О мистическом браке души с Богом Добролюбов говорит экстатическими словами, напоминающими гимны Св. Симеона Нового Богослова:
«В бесконечной любви, как любовник перед первой невестой своей, как сын пред отцом, как друг перед друзьями, Упадет Он к ногам моим, как женщина, отиравшая ноги Его волосами и покрывшая их лобзанием святым, так будет Рыдать Он в любви бесконечной».
«Кто дал мне этот закон смерти? Я хочу жить, потому жить. Вы говорите, есть закон смерти. Я искал его в себе и везде и не нашел. Есть только бессмертие потому что есть воля…
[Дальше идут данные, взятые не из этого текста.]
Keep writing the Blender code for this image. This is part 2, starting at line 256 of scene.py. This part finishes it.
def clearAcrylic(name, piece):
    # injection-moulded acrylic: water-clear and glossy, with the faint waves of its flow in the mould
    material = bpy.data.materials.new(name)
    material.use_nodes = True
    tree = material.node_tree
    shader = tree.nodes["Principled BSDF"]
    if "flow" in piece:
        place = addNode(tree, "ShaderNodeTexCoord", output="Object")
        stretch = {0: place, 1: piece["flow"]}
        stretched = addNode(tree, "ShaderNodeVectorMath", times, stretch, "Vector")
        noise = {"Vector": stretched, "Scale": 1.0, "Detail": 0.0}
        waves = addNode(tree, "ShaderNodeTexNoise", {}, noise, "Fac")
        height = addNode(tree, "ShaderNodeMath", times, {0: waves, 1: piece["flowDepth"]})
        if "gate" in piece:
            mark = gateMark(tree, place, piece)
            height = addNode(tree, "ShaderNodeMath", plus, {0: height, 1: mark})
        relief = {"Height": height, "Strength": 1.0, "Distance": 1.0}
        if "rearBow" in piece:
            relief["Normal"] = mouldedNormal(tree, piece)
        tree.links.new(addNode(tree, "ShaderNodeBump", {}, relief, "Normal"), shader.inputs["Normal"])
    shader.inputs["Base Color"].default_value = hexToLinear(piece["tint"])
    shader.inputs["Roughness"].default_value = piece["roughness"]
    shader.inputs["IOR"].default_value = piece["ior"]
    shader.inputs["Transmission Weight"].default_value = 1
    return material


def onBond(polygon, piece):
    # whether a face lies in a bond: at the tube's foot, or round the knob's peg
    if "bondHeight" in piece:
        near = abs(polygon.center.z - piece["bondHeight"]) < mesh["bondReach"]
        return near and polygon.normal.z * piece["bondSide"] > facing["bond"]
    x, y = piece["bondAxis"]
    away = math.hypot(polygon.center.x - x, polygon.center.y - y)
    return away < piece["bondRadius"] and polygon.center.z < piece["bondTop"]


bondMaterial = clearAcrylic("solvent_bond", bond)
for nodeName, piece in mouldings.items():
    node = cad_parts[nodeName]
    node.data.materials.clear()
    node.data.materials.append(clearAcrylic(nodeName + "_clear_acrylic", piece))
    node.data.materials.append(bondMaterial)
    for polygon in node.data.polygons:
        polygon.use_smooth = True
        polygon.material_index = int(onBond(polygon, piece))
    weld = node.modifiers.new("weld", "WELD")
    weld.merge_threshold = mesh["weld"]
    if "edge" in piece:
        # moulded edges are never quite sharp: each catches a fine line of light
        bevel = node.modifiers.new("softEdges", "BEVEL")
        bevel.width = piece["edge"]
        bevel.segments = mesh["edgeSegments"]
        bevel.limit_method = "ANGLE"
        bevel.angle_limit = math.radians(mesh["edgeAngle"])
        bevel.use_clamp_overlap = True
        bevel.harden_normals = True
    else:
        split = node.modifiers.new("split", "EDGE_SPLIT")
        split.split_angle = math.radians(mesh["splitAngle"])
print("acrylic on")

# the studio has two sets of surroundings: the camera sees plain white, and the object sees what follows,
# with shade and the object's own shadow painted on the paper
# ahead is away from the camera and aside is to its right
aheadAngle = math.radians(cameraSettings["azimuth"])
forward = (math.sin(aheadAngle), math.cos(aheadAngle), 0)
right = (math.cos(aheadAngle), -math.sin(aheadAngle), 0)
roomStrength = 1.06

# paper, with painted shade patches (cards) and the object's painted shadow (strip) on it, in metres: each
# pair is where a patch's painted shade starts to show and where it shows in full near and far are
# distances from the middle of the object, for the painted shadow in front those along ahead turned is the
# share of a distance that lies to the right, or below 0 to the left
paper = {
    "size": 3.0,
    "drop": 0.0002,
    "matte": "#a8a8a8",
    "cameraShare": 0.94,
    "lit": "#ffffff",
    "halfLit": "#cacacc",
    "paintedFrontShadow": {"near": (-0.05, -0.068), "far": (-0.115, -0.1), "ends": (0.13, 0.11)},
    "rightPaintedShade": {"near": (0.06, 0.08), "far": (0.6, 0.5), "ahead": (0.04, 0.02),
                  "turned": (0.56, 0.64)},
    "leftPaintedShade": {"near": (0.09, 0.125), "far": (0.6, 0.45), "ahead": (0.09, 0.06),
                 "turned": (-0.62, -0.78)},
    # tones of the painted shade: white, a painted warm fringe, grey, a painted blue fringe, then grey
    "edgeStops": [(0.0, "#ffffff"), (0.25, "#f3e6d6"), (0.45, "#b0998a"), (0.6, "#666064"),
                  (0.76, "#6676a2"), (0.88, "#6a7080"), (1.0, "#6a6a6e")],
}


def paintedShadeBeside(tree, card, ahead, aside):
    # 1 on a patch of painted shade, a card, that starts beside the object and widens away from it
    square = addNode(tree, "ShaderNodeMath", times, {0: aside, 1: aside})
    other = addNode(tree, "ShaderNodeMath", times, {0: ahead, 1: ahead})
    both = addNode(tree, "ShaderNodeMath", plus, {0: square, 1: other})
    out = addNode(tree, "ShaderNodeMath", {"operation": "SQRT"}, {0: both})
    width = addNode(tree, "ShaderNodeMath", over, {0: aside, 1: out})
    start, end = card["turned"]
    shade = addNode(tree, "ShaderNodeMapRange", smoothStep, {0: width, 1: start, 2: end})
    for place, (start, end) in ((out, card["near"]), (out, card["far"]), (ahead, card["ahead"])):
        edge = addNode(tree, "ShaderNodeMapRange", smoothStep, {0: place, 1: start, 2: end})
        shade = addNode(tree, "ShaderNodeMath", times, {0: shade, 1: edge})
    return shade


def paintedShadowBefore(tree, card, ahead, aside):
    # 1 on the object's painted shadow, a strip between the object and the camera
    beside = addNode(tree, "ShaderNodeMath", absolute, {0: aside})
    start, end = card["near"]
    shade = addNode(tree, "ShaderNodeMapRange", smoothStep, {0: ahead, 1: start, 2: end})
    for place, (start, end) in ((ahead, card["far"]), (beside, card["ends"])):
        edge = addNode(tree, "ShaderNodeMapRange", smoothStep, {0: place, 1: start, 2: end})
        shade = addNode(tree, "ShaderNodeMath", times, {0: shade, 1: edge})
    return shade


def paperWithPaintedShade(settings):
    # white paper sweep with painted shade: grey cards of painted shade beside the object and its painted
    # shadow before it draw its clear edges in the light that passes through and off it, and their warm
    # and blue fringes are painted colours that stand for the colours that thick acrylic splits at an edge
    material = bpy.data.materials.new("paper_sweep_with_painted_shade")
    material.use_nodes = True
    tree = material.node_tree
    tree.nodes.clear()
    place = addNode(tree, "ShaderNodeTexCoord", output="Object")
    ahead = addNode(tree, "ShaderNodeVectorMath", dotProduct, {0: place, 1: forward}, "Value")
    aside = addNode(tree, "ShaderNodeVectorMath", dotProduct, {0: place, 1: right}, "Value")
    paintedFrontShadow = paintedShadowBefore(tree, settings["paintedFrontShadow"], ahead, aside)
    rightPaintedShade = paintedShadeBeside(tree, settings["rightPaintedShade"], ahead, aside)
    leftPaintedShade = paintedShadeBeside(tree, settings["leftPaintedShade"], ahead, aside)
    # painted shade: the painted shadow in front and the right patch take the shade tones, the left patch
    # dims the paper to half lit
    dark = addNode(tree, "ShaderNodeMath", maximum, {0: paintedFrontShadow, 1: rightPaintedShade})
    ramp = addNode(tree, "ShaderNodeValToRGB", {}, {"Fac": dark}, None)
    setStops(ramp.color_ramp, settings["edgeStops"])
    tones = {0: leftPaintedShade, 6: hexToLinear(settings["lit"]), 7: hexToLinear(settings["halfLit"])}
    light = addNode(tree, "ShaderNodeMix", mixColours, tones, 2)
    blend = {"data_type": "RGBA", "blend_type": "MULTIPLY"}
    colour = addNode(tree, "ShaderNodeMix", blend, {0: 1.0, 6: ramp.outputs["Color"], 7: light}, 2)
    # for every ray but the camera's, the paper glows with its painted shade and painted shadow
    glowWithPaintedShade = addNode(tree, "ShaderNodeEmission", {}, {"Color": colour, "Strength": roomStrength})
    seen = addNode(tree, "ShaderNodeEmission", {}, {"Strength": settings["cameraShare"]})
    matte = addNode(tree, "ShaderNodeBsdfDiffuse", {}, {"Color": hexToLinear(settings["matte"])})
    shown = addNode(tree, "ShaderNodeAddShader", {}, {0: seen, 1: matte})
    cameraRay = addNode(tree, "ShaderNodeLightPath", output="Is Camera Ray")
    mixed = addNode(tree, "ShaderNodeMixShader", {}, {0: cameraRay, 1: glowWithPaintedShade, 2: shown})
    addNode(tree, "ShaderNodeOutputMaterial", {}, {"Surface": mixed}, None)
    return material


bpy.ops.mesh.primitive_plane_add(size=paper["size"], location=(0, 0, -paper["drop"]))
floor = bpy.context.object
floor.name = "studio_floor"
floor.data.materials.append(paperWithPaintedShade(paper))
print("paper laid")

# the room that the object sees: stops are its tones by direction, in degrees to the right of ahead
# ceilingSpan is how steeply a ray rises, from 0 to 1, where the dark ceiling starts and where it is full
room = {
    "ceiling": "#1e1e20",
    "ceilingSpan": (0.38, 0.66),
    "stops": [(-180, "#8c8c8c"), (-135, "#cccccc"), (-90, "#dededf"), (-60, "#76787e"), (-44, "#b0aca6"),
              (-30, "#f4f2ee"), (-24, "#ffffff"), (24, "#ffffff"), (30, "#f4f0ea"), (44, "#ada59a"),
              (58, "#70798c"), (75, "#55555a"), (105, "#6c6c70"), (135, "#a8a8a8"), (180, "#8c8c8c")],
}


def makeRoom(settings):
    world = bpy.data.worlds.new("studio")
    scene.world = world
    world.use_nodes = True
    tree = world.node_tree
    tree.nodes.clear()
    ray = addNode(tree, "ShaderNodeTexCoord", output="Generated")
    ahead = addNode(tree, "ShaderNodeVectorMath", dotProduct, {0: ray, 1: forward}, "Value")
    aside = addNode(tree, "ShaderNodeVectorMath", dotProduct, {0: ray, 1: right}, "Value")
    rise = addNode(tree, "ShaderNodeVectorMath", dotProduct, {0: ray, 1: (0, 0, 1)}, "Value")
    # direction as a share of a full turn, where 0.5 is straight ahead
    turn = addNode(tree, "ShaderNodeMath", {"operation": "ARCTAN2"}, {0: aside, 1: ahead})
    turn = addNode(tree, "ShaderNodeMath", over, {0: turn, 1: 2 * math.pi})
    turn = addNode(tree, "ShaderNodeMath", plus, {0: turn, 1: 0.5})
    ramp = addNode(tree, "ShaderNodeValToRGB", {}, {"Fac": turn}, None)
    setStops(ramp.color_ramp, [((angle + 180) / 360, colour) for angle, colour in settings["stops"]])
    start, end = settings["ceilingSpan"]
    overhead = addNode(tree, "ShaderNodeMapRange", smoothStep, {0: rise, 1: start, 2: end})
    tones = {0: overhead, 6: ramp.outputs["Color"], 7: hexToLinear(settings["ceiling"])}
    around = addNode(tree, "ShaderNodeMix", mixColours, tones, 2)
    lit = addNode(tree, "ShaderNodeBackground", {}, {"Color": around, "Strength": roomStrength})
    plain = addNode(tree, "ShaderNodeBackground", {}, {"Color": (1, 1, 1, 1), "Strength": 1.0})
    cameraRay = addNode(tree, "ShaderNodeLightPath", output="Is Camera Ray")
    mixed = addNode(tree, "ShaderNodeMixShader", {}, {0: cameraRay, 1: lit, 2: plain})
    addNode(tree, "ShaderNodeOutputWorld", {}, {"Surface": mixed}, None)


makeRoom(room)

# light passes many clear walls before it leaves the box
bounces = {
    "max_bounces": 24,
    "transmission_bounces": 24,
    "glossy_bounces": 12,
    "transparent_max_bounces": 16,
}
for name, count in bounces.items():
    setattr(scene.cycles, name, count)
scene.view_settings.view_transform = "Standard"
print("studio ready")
…Тогда я говорил тебе, плоть: я хочу любить тебя сестра, любовью нежной и могущественной, хочу обнять тебя в благоволении, чтобы ты преобразилась в бессмертии».
Я покрою тебя золотым одеяньем,
Возвратит мне блистанье сестрица весна,
Я оденусь навек белизной и блистаньем,
И весеннего выпью с друзьями вина.
И поэт обличает грехи «города».
Этот город боролся с моей чистотою.
С моей верой боролись и лучшие их,
И потом же они посмеялись надо мною,
Заключили меня в тесных тюрьмах своих.
За то выслушай, город, — я тебе объявляю:
Смертью дышнт твой мрак и краса твоих стен.
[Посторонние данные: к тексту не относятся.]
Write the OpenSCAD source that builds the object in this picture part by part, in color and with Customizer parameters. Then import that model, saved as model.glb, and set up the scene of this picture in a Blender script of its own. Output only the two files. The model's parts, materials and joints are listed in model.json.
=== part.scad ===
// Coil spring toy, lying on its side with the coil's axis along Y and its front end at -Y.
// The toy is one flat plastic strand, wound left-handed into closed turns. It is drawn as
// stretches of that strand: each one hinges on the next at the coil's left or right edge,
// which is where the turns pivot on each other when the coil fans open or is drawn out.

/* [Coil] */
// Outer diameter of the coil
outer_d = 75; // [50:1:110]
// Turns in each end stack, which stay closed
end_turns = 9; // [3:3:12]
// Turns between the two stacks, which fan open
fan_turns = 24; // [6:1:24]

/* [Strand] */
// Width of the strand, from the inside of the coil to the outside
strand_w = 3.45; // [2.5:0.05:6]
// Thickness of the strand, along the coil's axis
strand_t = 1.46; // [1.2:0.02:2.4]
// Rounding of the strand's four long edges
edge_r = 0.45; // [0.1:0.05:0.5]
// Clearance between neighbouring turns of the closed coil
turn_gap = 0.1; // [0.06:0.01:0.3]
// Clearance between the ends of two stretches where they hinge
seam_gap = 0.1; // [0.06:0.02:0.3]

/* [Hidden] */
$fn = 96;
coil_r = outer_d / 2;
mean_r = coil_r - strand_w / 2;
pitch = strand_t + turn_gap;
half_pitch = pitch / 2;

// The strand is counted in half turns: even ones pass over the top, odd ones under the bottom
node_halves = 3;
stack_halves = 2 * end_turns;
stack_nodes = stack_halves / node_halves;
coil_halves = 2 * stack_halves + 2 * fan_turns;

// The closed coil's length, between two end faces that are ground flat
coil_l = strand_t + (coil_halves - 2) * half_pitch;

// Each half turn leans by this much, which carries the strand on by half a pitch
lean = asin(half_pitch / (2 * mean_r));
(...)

И тюрьму и твой храм наравне отвергаю,
В твоем знаньи и вере одинаков твой плен.
«Собственная вера» Добролюбова, легшая в основу созданной им секты, с наибольшей полнотой раскрывается в «духовном стихе» «Восстановление прав плоти». Нового в ней немного: это — своеобразный пересказ учения Григория Нисского об «апокатастасисе» — о восстановлении всего сущего в Боге, о целостном преображении мира. Добролюбов вносит от себя призыв к активности, к человеческому участью в деле создания нового неба и новой земли. Его неуклюжие строки поражают своей убедительностью, силой, сдержанным восторгом. В них подлинное религиозное творчество.
Я вернусь и к тебе, моя плоть,
Я построил мой храм без тебя,
Я змеею тебя называл,
Но я верю пророчествам древних:
В храм войдет поклониться змея.
Она будет лишь пылью питаться,
И не будет вредить на горе,
Дети будут играть со змеятами,
И младенец протянет ручонку
Над гнездом ядовитой змеи.
Все поганые, низкие звери
Воссияют в могуществе сил.
Не погибнет земное строенье,
И строитель его не умрет.
Дожидайтесь и нового неба
И бессмертной и новой земли!
Где живет без строенья строитель?
Он построит бессмертную плоть.
Без конца возвышаются стены,
И не дрогнет нигде и кирпич.
Сам ли веришь достигнуть свободы
И глубоких незримых небес?
Это гордость — мечтанье ребенка!
Но сначала иди среди братьев,
Но трудись с каждой тварью в ряду!
Только если весь мир озарится,
Если каждый цветок заблестит,
Воссоздастся бессмертное небо
И духовная чистая плоть.
Вот небесный закон неизменный!
Небо будет бесплодной пустыней,
Неба нет и не будет вовек,
Пока мир весь в него не войдет.
Вот и все, что мы знаем об «учении» Добролюбова. История секты «добролюбовцев» еще не написана. За скудостью материалов духовный образ «пророка и проповедника» для нас двусмыслен и неясен. Самый близкий его друг — Брюсов — явно его не понимал. Белый пишет о нем со скептической насмешливостью. В ином — неожиданном освещении представляет нам Добролюбова Мережковский. В книге «Не мир, но меч» он описывает посещение «брата Александра». Добролюбов явился к нему на кухню, в сопровождении какого то татарина, смотревшего на него, как на пророка. «Самый обыкновенный русский парень, — пишет Мережковский, — в тулупе, в рукавицах и валенках, с красным от мороза, очень здоровым и спокойным лицом.